**Scripts that build objects:**

--- --- ---

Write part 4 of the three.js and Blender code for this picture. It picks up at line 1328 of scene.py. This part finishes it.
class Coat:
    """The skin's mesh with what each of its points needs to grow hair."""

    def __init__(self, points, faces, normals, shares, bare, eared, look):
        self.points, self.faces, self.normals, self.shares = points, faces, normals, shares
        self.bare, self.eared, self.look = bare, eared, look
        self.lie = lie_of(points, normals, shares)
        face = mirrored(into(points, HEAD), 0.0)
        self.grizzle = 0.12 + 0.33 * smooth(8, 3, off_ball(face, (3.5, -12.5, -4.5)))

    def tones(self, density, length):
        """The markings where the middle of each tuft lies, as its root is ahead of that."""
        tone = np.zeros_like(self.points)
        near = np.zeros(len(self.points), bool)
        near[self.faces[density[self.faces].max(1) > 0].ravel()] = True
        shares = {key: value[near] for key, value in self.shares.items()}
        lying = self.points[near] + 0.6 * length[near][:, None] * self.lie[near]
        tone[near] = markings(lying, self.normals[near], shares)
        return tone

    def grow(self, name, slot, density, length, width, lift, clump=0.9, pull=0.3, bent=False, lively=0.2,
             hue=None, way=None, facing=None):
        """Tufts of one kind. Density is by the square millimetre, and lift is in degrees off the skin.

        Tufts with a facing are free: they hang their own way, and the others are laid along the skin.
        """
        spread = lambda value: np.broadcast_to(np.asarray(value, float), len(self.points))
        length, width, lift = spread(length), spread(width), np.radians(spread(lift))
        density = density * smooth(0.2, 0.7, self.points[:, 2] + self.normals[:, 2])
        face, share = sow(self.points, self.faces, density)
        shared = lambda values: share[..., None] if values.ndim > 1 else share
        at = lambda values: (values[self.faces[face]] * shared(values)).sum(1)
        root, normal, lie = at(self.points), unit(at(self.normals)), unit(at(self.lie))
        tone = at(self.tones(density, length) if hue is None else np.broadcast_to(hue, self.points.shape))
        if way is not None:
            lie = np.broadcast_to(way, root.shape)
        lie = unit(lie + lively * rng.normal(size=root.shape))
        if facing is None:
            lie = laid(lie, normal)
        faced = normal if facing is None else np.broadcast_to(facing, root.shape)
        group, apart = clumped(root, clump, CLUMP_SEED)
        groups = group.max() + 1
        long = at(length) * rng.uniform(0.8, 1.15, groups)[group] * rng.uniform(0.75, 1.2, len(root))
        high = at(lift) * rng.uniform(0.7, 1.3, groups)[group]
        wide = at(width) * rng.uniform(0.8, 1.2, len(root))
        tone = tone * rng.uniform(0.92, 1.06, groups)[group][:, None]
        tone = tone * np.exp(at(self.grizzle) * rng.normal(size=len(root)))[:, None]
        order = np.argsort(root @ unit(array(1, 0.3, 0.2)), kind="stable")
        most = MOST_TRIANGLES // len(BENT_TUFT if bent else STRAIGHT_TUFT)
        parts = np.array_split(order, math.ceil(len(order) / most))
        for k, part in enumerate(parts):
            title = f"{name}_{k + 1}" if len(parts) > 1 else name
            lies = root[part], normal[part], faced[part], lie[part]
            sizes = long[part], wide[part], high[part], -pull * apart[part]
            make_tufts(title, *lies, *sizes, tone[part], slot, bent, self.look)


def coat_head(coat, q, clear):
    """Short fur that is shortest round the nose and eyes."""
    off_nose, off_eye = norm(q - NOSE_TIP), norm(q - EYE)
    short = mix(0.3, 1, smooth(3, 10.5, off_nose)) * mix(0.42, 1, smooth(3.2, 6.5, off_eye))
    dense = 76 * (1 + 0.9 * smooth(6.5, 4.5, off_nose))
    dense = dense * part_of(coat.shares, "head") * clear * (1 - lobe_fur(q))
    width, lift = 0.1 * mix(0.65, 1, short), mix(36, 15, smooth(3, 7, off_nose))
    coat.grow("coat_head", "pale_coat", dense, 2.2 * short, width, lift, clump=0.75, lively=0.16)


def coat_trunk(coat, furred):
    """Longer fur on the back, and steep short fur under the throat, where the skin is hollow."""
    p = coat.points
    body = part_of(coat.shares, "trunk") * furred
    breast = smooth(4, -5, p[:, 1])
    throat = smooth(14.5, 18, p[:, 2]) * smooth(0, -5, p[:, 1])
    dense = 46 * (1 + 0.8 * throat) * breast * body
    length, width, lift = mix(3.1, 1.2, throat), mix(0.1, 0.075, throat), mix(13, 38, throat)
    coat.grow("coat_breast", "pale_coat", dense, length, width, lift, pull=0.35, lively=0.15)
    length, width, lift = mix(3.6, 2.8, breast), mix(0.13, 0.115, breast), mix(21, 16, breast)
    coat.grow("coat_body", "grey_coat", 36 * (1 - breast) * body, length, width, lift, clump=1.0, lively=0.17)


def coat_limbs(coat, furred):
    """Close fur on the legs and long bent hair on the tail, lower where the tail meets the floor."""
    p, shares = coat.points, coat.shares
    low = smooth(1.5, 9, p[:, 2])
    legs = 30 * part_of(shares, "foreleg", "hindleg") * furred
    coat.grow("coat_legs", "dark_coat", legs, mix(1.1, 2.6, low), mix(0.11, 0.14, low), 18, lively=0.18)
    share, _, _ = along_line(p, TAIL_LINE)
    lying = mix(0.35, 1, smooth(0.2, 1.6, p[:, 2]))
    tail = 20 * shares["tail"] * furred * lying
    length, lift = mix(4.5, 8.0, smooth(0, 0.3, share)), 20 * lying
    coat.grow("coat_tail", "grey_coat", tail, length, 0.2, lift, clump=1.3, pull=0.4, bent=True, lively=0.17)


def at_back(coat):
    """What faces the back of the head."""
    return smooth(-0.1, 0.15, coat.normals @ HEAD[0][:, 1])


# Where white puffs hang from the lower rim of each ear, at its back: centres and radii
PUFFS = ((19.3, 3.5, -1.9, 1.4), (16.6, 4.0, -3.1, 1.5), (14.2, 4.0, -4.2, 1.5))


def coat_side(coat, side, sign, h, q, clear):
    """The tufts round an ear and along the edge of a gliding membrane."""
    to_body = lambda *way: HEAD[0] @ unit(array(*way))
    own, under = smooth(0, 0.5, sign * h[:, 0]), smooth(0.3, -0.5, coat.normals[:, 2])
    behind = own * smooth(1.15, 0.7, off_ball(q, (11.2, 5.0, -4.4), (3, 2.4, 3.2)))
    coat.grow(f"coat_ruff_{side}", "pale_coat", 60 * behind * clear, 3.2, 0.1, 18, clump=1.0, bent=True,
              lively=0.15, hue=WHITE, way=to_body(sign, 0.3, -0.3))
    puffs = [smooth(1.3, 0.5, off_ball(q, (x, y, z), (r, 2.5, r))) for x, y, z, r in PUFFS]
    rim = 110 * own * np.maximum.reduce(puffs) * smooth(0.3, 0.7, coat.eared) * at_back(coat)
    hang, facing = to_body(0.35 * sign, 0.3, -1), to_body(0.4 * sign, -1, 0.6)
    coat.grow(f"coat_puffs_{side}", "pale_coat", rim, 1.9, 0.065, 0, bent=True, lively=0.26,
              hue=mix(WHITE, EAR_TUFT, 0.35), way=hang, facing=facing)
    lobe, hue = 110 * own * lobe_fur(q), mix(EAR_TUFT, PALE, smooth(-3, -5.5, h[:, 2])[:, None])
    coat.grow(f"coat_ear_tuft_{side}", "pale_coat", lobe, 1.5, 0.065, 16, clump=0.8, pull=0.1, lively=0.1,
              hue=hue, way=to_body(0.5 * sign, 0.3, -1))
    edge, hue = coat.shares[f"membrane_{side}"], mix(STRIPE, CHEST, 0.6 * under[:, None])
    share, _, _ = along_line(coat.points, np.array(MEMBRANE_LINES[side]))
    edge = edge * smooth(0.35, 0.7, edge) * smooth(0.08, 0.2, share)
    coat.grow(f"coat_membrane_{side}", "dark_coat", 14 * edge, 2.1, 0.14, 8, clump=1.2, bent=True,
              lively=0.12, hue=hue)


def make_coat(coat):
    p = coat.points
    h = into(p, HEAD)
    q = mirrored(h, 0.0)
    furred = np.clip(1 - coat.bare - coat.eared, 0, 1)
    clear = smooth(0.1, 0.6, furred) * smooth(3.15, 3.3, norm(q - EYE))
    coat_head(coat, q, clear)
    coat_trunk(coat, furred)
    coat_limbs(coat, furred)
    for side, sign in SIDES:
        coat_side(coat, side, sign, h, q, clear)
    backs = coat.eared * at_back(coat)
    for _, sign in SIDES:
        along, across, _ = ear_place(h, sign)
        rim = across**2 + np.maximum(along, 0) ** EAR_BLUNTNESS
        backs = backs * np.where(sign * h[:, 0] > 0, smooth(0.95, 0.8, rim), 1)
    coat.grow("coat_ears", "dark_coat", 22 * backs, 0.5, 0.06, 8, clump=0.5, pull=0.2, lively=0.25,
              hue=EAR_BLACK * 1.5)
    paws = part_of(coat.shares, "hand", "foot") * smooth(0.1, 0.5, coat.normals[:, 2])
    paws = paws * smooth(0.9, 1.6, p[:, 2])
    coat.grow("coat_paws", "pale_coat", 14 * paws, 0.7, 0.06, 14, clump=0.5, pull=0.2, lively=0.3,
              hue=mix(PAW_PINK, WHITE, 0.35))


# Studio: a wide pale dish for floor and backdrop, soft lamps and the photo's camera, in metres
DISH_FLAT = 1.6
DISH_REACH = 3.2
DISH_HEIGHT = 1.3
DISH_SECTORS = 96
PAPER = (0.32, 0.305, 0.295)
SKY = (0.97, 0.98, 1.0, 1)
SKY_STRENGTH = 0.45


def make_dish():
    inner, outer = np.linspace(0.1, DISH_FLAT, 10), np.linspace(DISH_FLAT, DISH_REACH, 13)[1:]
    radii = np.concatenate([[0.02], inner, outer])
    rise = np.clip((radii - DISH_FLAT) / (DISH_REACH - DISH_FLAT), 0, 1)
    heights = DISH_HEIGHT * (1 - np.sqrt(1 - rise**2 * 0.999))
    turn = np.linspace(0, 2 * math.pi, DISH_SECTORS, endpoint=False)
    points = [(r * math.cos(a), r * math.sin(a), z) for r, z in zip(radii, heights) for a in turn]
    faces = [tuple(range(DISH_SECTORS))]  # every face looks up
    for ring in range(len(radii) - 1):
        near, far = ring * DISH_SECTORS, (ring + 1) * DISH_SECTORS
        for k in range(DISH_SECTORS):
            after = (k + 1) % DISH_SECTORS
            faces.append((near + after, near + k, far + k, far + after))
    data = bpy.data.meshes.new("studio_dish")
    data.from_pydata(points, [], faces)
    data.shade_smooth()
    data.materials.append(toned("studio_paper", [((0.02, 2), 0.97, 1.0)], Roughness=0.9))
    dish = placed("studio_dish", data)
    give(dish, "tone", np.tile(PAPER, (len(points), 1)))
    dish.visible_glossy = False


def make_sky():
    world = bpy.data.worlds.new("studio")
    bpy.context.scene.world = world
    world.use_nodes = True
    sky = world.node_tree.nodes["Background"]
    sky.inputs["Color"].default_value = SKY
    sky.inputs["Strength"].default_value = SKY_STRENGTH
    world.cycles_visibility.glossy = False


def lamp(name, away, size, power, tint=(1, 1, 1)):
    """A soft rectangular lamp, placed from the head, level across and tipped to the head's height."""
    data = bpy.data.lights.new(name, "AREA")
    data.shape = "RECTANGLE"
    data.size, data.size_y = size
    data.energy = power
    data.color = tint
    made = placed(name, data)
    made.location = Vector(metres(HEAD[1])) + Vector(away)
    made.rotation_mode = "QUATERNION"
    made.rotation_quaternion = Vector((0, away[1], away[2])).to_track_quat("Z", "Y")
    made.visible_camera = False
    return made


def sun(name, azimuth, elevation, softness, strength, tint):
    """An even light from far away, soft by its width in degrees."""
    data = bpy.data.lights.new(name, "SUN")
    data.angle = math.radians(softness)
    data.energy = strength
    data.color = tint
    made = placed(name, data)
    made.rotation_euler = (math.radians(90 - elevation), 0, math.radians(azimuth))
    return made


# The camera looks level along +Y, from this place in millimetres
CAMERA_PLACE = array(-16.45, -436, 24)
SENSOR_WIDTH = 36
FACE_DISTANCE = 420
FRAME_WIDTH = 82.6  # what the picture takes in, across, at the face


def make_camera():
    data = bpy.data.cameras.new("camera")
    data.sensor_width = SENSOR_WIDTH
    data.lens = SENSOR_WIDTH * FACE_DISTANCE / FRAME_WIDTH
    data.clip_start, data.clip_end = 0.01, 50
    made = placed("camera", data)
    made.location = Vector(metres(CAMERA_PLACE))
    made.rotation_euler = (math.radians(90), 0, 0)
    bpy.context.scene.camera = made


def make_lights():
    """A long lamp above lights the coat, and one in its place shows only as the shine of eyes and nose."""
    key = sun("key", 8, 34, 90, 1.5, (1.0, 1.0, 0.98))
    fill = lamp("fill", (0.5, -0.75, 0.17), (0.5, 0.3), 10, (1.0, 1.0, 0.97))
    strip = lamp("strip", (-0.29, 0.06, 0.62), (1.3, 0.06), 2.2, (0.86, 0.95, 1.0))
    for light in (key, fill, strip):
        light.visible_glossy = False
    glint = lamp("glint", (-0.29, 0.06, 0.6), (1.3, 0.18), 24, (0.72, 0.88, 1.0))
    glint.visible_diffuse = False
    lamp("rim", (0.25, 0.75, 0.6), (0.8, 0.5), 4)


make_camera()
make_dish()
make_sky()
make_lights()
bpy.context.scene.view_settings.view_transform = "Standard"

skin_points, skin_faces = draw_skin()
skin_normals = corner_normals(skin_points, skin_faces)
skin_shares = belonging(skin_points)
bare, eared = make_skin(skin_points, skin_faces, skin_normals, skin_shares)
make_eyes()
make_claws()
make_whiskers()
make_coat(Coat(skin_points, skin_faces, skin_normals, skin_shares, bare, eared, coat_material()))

--- --- ---

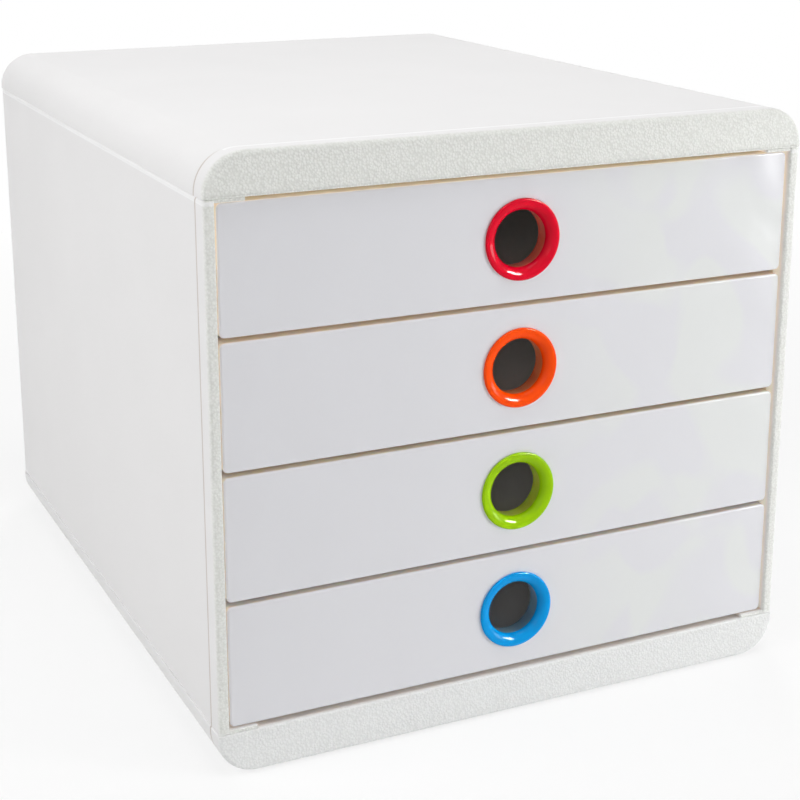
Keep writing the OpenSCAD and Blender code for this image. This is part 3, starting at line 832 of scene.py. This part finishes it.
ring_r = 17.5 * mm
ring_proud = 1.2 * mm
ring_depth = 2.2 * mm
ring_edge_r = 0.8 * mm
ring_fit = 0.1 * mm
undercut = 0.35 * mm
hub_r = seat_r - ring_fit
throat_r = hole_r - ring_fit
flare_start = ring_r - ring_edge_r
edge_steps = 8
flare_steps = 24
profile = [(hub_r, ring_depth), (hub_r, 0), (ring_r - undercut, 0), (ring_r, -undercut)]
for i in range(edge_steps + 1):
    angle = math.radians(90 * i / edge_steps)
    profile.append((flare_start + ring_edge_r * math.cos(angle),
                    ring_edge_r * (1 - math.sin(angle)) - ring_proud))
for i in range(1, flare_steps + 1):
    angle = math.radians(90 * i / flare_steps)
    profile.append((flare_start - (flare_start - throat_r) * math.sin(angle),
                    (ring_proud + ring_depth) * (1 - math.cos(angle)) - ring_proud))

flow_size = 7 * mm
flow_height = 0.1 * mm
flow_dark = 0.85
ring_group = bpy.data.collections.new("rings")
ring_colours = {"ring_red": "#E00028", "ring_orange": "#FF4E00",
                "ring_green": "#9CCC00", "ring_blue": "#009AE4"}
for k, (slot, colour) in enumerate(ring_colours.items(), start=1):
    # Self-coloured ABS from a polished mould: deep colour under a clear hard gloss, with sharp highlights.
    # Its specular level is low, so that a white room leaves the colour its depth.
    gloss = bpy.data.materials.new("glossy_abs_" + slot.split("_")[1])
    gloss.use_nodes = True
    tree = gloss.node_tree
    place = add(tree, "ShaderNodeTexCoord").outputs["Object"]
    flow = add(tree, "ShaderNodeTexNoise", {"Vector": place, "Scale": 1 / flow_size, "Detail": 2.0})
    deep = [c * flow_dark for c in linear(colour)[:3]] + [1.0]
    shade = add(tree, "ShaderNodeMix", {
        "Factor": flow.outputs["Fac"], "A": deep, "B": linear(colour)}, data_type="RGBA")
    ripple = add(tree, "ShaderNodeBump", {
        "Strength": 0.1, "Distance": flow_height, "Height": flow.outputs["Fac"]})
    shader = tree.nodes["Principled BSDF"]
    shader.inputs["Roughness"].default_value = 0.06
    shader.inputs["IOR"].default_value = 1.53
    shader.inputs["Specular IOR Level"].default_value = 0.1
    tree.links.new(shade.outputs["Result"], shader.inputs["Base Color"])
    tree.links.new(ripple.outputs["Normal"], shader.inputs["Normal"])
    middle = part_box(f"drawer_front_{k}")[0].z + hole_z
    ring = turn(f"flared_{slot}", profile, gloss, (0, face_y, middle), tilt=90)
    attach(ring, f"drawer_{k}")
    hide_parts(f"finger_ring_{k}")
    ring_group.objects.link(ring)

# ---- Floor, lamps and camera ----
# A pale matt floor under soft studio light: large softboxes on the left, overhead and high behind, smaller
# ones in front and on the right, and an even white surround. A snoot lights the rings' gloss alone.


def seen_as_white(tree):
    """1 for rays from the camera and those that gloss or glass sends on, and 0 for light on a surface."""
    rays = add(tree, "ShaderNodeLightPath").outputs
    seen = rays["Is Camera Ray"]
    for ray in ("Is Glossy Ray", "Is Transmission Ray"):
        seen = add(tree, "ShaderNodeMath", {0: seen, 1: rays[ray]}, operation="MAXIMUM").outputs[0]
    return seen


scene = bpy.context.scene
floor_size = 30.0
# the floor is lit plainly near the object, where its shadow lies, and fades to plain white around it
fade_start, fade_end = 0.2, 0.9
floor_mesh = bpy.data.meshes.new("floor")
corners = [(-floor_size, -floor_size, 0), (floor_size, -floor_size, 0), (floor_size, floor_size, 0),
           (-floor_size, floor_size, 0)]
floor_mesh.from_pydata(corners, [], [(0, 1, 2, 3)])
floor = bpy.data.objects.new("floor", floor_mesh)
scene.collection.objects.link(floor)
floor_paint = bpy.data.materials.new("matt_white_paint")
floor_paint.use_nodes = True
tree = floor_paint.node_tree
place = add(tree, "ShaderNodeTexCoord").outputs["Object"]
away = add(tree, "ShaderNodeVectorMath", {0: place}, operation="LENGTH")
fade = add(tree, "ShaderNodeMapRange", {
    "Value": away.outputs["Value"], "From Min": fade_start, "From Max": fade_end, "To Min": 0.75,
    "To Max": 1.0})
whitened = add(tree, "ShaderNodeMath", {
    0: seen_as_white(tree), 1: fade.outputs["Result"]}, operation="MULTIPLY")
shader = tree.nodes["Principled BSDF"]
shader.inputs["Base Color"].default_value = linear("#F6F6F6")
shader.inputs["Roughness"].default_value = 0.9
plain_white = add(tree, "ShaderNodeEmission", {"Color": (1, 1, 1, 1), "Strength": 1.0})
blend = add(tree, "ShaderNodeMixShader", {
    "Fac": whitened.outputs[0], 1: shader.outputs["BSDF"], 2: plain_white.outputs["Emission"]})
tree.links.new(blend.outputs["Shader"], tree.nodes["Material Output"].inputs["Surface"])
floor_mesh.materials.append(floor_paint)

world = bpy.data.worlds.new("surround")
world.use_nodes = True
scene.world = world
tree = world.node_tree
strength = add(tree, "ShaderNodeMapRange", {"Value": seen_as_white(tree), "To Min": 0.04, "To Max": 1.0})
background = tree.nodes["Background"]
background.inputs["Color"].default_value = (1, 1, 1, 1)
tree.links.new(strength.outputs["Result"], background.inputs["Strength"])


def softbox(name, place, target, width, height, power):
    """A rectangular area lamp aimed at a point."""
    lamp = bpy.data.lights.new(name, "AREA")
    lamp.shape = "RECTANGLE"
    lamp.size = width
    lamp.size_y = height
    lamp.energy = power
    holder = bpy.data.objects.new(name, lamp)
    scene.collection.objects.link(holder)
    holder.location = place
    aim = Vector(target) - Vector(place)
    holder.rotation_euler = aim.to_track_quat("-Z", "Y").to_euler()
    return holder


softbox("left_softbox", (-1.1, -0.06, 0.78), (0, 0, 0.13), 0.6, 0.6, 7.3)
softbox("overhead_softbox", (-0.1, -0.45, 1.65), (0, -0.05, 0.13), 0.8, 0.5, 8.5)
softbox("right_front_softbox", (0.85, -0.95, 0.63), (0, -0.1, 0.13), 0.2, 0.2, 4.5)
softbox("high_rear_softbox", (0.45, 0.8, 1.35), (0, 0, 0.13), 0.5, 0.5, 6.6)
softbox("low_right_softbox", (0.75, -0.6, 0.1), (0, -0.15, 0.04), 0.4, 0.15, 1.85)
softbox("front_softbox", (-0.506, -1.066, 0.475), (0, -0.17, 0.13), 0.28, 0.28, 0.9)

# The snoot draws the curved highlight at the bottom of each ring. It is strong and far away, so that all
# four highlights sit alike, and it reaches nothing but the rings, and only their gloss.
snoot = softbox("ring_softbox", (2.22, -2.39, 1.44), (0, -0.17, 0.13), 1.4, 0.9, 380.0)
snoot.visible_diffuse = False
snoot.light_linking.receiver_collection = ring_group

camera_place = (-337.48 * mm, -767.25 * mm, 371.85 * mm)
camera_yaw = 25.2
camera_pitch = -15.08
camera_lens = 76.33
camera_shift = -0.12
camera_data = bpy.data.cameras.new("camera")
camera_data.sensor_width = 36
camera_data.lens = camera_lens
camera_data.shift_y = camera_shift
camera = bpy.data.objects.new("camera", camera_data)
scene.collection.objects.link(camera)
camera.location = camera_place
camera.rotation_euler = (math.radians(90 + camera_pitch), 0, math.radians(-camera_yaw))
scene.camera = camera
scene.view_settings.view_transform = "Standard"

--- --- ---

**Task:**
Your task is to transcribe only the lines from the line containing "Write part 4" through the line containing "self.grizzle = 0.12", word for word.

**Output of the task:**
Write part 4 of the three.js and Blender code for this picture. It picks up at line 1328 of scene.py. This part finishes it.
class Coat:
    """The skin's mesh with what each of its points needs to grow hair."""

    def __init__(self, points, faces, normals, shares, bare, eared, look):
        self.points, self.faces, self.normals, self.shares = points, faces, normals, shares
        self.bare, self.eared, self.look = bare, eared, look
        self.lie = lie_of(points, normals, shares)
        face = mirrored(into(points, HEAD), 0.0)
        self.grizzle = 0.12 + 0.33 * smooth(8, 3, off_ball(face, (3.5, -12.5, -4.5)))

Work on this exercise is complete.